How to stop performing and start relating honestly
The first shift is simple but not easy: bring the focus back to your experience. Instead of asking, “What do they think of me?” ask, “What do I know about how this feels?”
Notice where you override yourself. Do you say yes too quickly? Minimize what hurts? Explain away what your body already knows? Those are the moments where change begins.
Start practicing smaller acts of honesty:
- Say no without writing a long defense for it.
- Let someone be disappointed without rushing to rescue their feelings.
- Ask direct questions when something feels unclear.
- Stop calling blind hope “seeing the best in people.”
- Pay attention to patterns instead of promises.
You may feel guilty at first.
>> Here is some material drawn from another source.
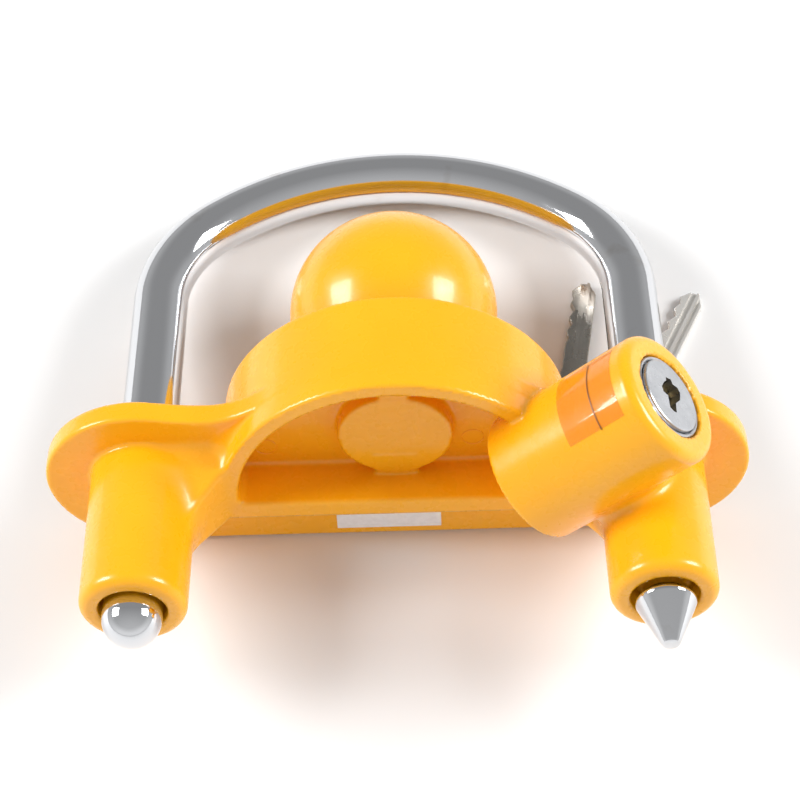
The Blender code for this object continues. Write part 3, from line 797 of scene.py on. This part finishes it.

That does not automatically mean you are doing something wrong. Sometimes guilt is just the sensation of stepping out of an old role.
It also helps to retire the fantasy that good people are always rewarded. Life does not work that neatly. People with weak boundaries are often used precisely because they are so willing to keep proving themselves. What protects you is self-respect, discernment, and a willingness to act on what you know.
The goal is not to be good. It is to be real.
The healthiest version of you is not the person who never upsets anyone, never changes their mind, never shows anger, and never asks for more. It is the person who can be warm without being porous, generous without overgiving, and loving without abandoning themselves.
You do not need to earn love by disappearing inside someone else’s preferences. You do not need to keep suffering just to maintain an image of being nice, loyal, or easy to love. And you do not have to keep choosing relationships where your goodness is measured by how much you will tolerate.
The real work is smaller and stronger than that. Know your values. Trust your discomfort. Tell the truth sooner. Let your boundaries reveal who can meet you there.
Being the good girl may keep the peace for a while, but it rarely builds the kind of relationship you can actually relax inside. Being honest, grounded, and self-respecting gives you a much better chance.